A new study in the Journal of Clinical Oncology (JCO) on the barriers facing oncology professionals to a career focus in cancer prevention found that a lack of mentors and exposure during training, unclear career path, and uncertainty regarding reimbursement caused reluctance to incorporate prevention into a career in cancer care.
The study, “Barriers to a Career Focus in Cancer Prevention: A Report and Initial Recommendations From the American Society of Clinical Oncology Cancer Prevention Workforce Pipeline Work Group,” surveyed oncology fellows and their training program directors to determine how each group views careers in cancer prevention and to identify obstacles in the way of such careers.

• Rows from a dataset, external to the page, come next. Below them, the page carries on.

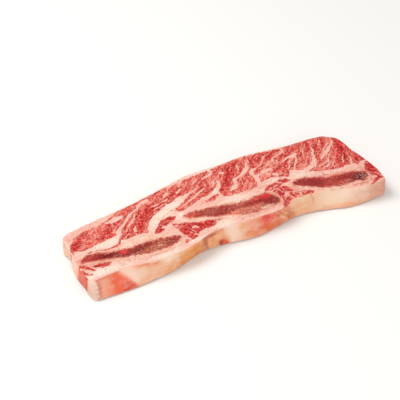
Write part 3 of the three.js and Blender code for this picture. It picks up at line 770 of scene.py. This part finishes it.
def round_corners(p, half):
    """Rounds the four corners of the plan, ring by ring, so that the grid stays even."""
    ring = np.max(np.abs(p[:, :2]) / half[:2], axis=1)
    radius = np.empty(len(p))
    for signs, corner in CORNER_RADII.items():
        here = np.all((p[:, :2] >= 0) == (np.array(signs) > 0), axis=1)
        radius[here] = corner
    radius = radius * ring
    inner = half[:2] * ring[:, None] - radius[:, None]
    core = np.clip(p[:, :2], -inner, inner)
    out = p[:, :2] - core
    length = np.linalg.norm(out, axis=1)
    core += out * np.minimum(1, radius / np.maximum(length, TINY))[:, None]
    return np.column_stack([core, p[:, 2]])


def slab_shape(unit, cells):
    """The slice's form, from the points of a unit grid box."""
    half = np.array([LENGTH, WIDTH, THICKNESS]) / 2
    q = round_corners(soft_box(unit, half, cells, EDGE_RADIUS), half)
    part = (q / half + 1) / 2
    left, right = along(LEFT_END, part[:, 1]), along(RIGHT_END, part[:, 1])
    x = left + (right - left) * part[:, 0]
    foot, top = along(FRONT_EDGE_FOOT, x), along(FRONT_EDGE_TOP, x)
    front = foot + (top - foot) * part[:, 2]
    y = front + (along(BACK_EDGE, x) - front) * part[:, 1]
    z = part[:, 2] * (THICKNESS + face_swell(x, y))
    return np.stack([x, y, z], axis=1)


def fit_to_solid(p):
    """Scales the points to fill the solid slice's box, less a little clearance."""
    low, high = p.min(0), p.max(0)
    goal_low = np.array(CAD_BOX[0]) / MM + CLEARANCE
    goal_low[2] = 0
    goal_high = np.array(CAD_BOX[1]) / MM - CLEARANCE
    return goal_low + (p - low) / (high - low) * (goal_high - goal_low)


def linear(colour):
    """A colour given as screen values from 0 to 255, as the light it stands for."""
    c = np.array(colour, float) / 255
    return np.where(c <= 0.04045, c / 12.92, ((c + 0.055) / 1.055) ** 2.4)


def paint(spot, dabs):
    """Soft dabs of colour laid over one another: red, green, blue and how much they cover."""
    colour = np.zeros((len(spot), 3))
    cover = np.zeros(len(spot))
    for middle, reach, tone, strength in dabs:
        far = np.linalg.norm((spot - middle) / reach, axis=1)
        here = (1 - smooth(far, 0.3, 1.35)) * strength
        colour += here[:, None] * (linear(tone) - colour)
        cover = np.maximum(cover, here)
    return colour, cover


def fill(spot, shapes, colour):
    """Fills soft-edged outlines with colour over the painted one."""
    for outline, softness, tone, strength in shapes:
        here = smooth(outline_depth(spot, outline), -softness, softness) * strength
        colour += here[:, None] * (linear(tone) - colour)


def draw(spot, marks, colour):
    """Lays soft lines of colour over the painted one."""
    for line, widths, tone, strength in marks:
        here = smooth(band_depth(spot, line, widths), -0.5, 0.3) * strength
        colour += here[:, None] * (linear(tone) - colour)


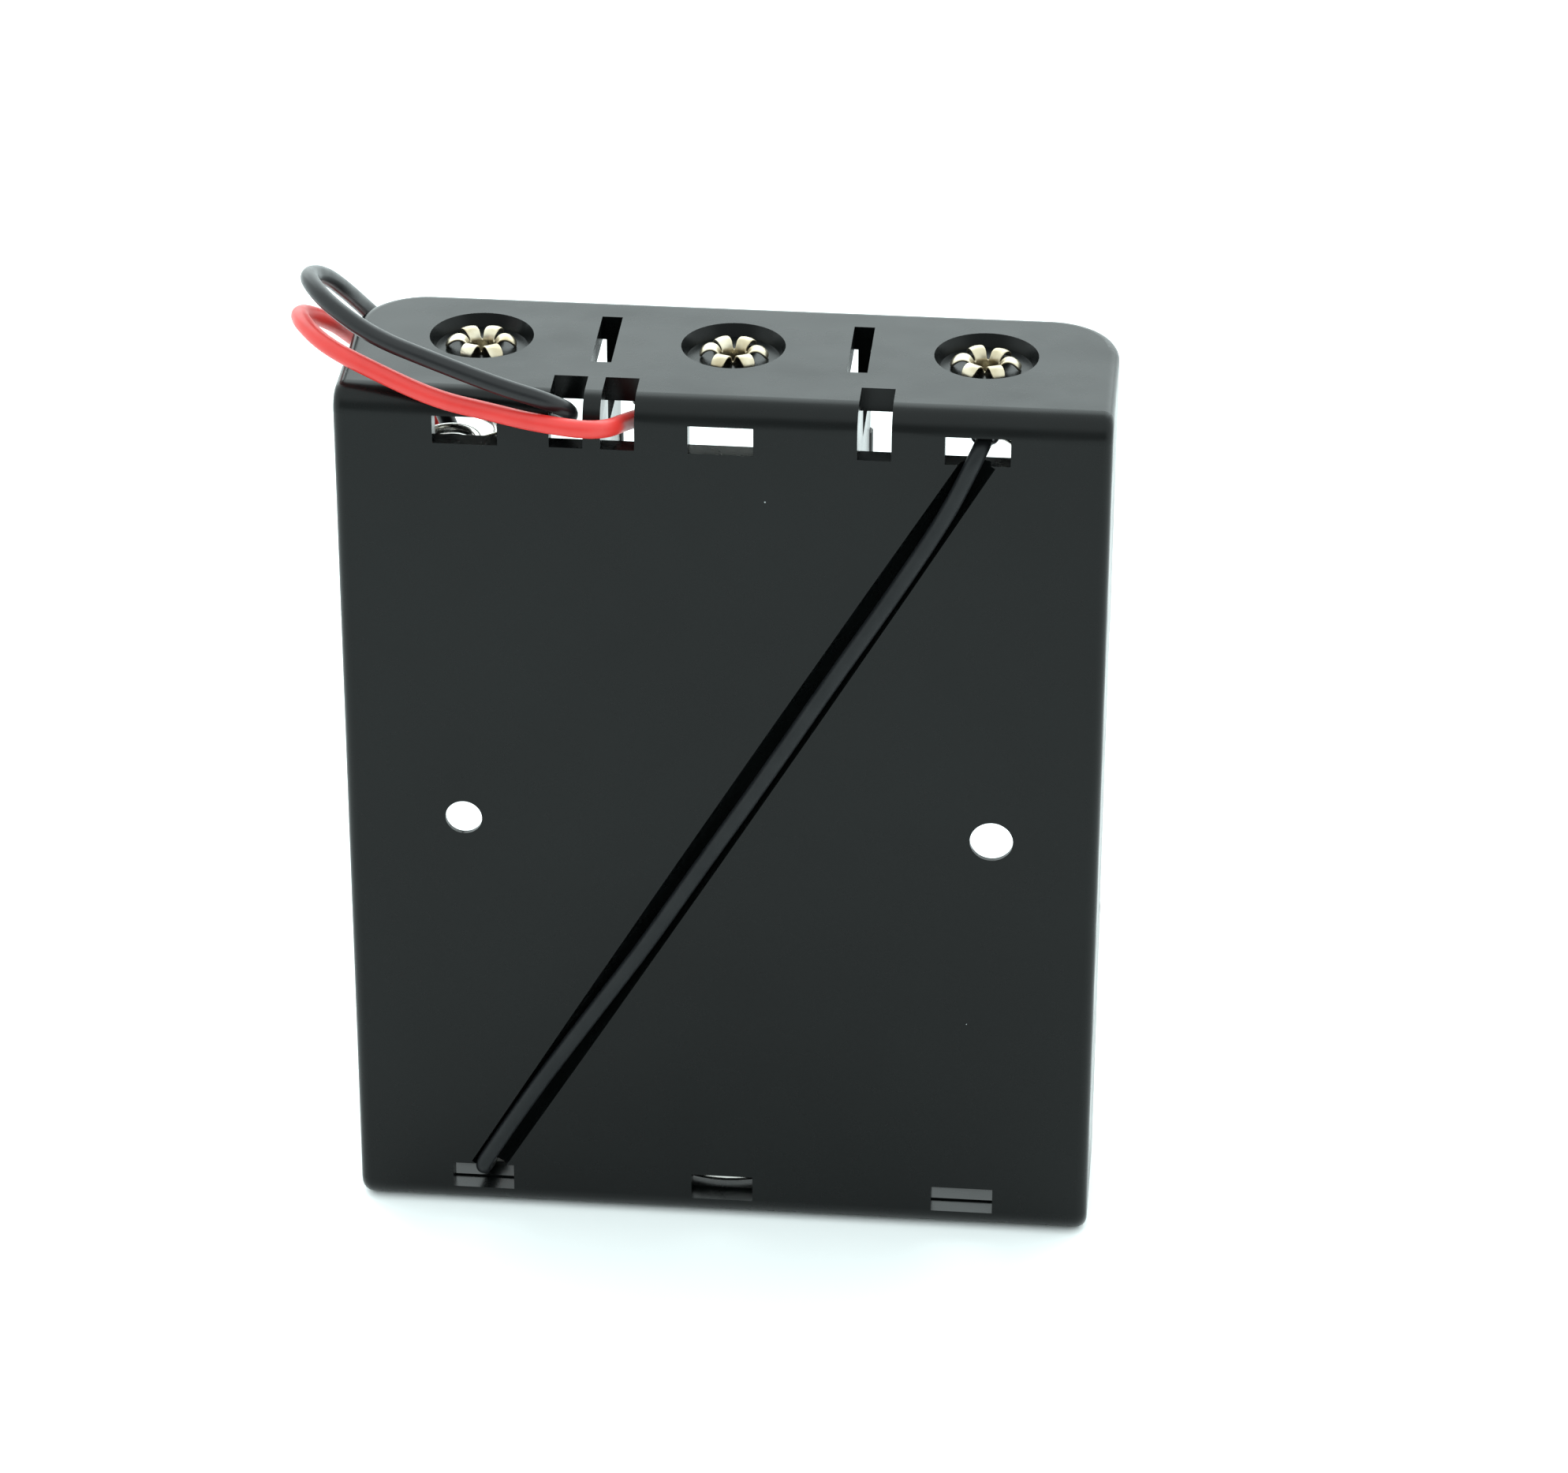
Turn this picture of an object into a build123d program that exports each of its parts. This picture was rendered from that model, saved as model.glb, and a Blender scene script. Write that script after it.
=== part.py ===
"""A three-bay holder for cylindrical 18 x 65 mm cells, standing on one of its short ends.

Frame: +Z is the holder's long way up, +Y is the open front that the cells go in through, and the
origin is the centre of the lower end. Millimetres. The three bays are wired in series: springs and
flat contacts are riveted to the end walls, a bridge plate joins two bays inside, a link wire joins
the other two in a groove across the back, and two flexible leads leave by notches at the top.
"""

import os
from math import atan2, cos, degrees, pi, radians, sin, sqrt, tan

from build123d import *

# ---- the case ----
CASE_WIDTH = 59.6
CASE_DEPTH = 18.0
CASE_HEIGHT = 74.0
BAY_PITCH = 19.6
END_WALL = 1.96
BACK_WALL = 1.6
SIDE_WALL = 1.0
DIVIDER_X = 9.87
CELL_AXIS_Y = 1.7
FRONT_CORNER_R = 5.5
LONG_EDGE_R = 2.0
RIM_R = 0.9
SIDE_TOP_Y = 6.5
POST_TOP_Y = 8.2
POST_LENGTH = 5.0
GRIP_BOTTOM_Y = 2.0
GRIP_Z = (24.0, 50.0)
RIB_R = 0.75
RIB_SPANS = ((9.0, 22.0), (52.0, 65.0))

# ---- openings in the case ----
SLOT_WIDTH = 5.0
SLOT_HEIGHT = 2.3
SLOT_INSET = 1.8
NOTCH_XS = (-11.84, -7.89, 11.73)
NOTCH_WIDTH = 2.6
NOTCH_DEPTH_Y = 4.26
NOTCH_DEPTH_Z = 4.05
END_SLOT_WIDTH = 1.6
END_SLOT_Y = (-2.14, 5.94)
UNDERPASS_HEIGHT = 3.55
RECESS_R = 4.05
RECESS_FLOOR_R = 3.6
RECESS_DEPTH = 1.0
RIVET_HOLE_R = 1.35
SCREW_HOLE_Z = 36.9
SCREW_HOLES = ((-20.45, 1.45), (21.33, 1.7))
SCREW_LAND = 0.4

# ---- contacts ----
PLATE_WIDTH = 14.6
PLATE_DEPTH = 14.0
PLATE_CORNER_R = 1.5
PLATE_T = 0.3
ARM_WIDTH = 5.0
EYELET_BORE_R = 1.0
EYELET_BARREL_R = 1.3
EYELET_FLANGE_R = 2.6
EYELET_FLANGE_T = 0.35
EYELET_CROWN = 1.95
PETAL_COUNT = 6
SPRING_WIRE_R = 0.42
EYE_RING_R = 1.8
SPRING_BASE_R = 7.4
SPRING_TIP_R = 2.8
SPRING_TAIL_R = 2.1
SPRING_OFFSET_Y = -1.0
SPRING_TURNS = 2.6
LEG_BEND_R = 2.5
BASE_SWEEP = 210.0
TIP_GAP_ANGLE = 2.5
TAIL_SWEEP = 160.0
COIL_STEPS = 10
COIL_ARC = 0.93

# ---- wires ----
LINK_R = 0.65
LEAD_R = 0.7
CONDUCTOR_R = 0.3
STRIPPED_LENGTH = 5.0

BACK_Y = -CASE_DEPTH / 2
FRONT_Y = CASE_DEPTH / 2
INNER_BACK_Y = BACK_Y + BACK_WALL
INNER_X = CASE_WIDTH / 2 - SIDE_WALL
BAY_X = {"left": -BAY_PITCH, "middle": 0.0, "right": BAY_PITCH}
EPS = 0.5

# A spring's leg bends into its base ring where the two arcs share a tangent.
bend_centre_y = EYE_RING_R - LEG_BEND_R
bend_drop = bend_centre_y - SPRING_OFFSET_Y
bend_centre_x = -sqrt((SPRING_BASE_R - LEG_BEND_R) ** 2 - bend_drop**2)
base_start = degrees(atan2(bend_drop, bend_centre_x))

os.makedirs("parts", exist_ok=True)


def save(piece, name):
    """Label a finished piece and write its STEP file."""
    piece.part.label = name
    export_step(piece.part, f"parts/{name}.step")


def box_between(x_span, y_span, z_span, mode=Mode.ADD):
    """A box between two values on each axis, joined to or cut from the part being built."""
    spans = (x_span, y_span, z_span)
    middle = tuple((low + high) / 2 for low, high in spans)
    with Locations(middle):
        Box(*(high - low for low, high in spans), mode=mode)


def end_plane(bay, end, inset=0.0):
    """The inner face of an end wall at a bay's axis, its normal pointing into the bay."""
    x = BAY_X[bay]
    if end == "top":
        z = CASE_HEIGHT - END_WALL - inset
        return Plane(origin=(x, CELL_AXIS_Y, z), x_dir=(-1, 0, 0), z_dir=(0, 0, -1))
    return Plane(origin=(x, CELL_AXIS_Y, END_WALL + inset), x_dir=(1, 0, 0), z_dir=(0, 0, 1))


# ---- the wire groove ----
# It runs straight across the back from the upper right slot to the lower left one. It is round in
# section and a little wider at its middle than at its ends: a long spindle, turned about an axis
# that stands just outside the back.
GROOVE_TOP = (19.6, CASE_HEIGHT - SLOT_INSET - SLOT_HEIGHT)
GROOVE_BOTTOM = (-19.2, SLOT_INSET + SLOT_HEIGHT)
GROOVE_PROUD = 0.15
GROOVE_END_R = 1.28
GROOVE_MIDDLE_R = 1.48
GROOVE_OVERRUN = 0.5
groove_dx = GROOVE_TOP[0] - GROOVE_BOTTOM[0]
groove_dz = GROOVE_TOP[1] - GROOVE_BOTTOM[1]
groove_length = sqrt(groove_dx**2 + groove_dz**2)
groove_middle = (
    (GROOVE_TOP[0] + GROOVE_BOTTOM[0]) / 2,
    BACK_Y - GROOVE_PROUD,
    (GROOVE_TOP[1] + GROOVE_BOTTOM[1]) / 2,
)
groove_plane = Plane(origin=groove_middle, x_dir=(groove_dx, 0, groove_dz), z_dir=(0, -1, 0))
groove_end = groove_length / 2 + GROOVE_OVERRUN


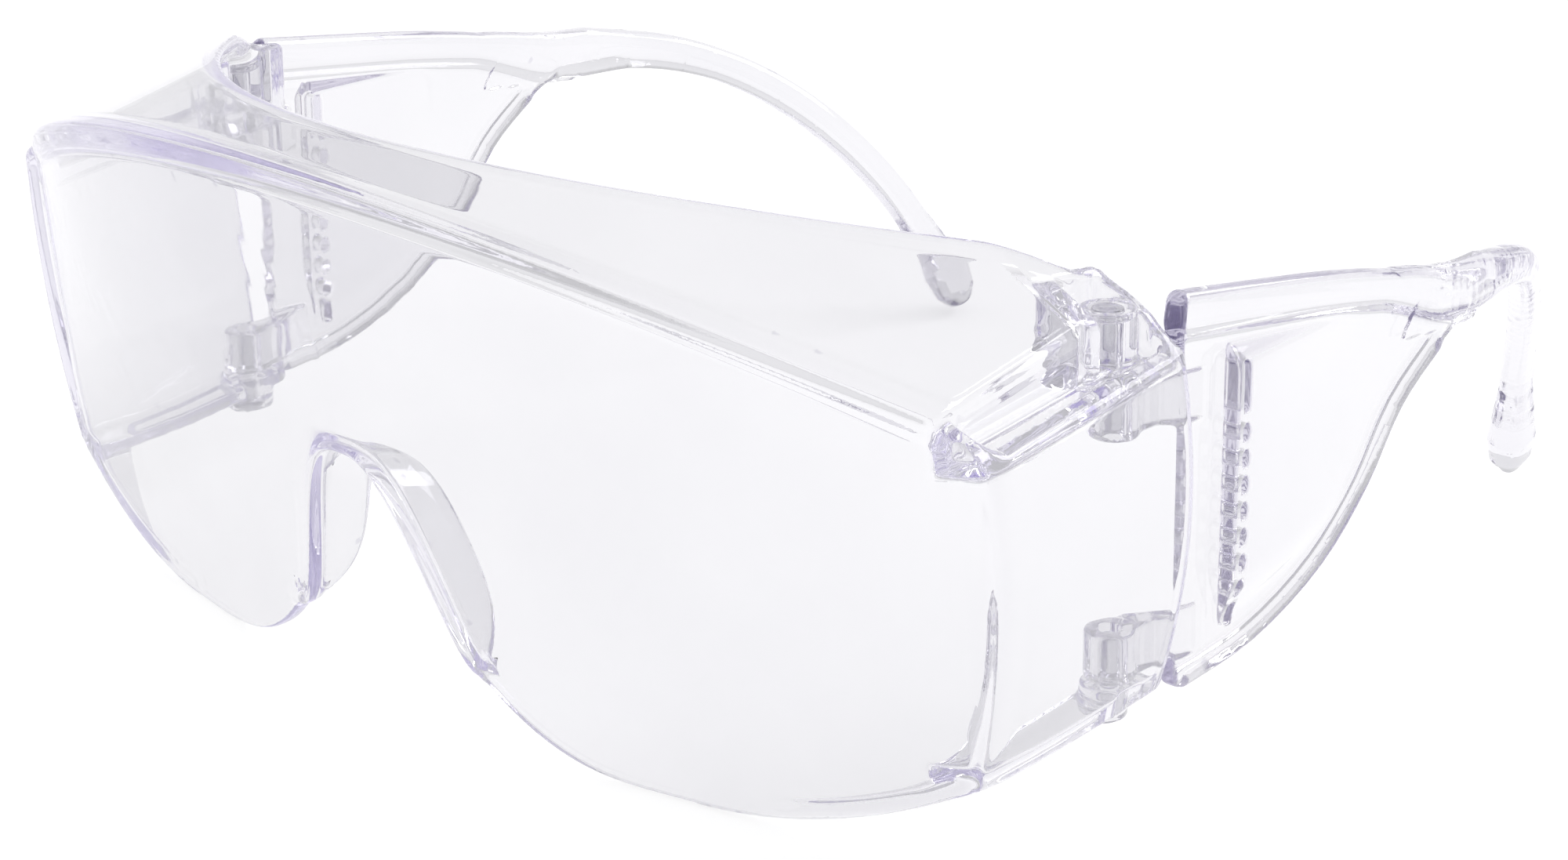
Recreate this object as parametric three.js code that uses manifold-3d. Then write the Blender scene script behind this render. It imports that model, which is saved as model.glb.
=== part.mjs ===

While 88% of the oncology fellows thought cancer prevention was important relative to treatment, only 15% indicated they would likely be interested in cancer prevention as a career focus. Training directors estimated that 10% of fellows starting an academic career or entering private practice would have a career focus in cancer prevention. Top fellow-listed barriers to an academic career focused on cancer prevention were difficulty in obtaining funding and lower compensation. Additional barriers to an academic career with a prevention focus included unclear career model, lack of clinical mentors, lack of clinical training opportunities, and concerns about reimbursement.
The authors of the study call for more educational resources for fellows, training directors, and practicing oncologists, an increase in funded training and clinical research opportunities, more content on prevention in accrediting examinations for clinical oncologists, and advocacy focused on broadening the scope and depth of reimbursement for prevention counseling and intervention services in order to address these barriers.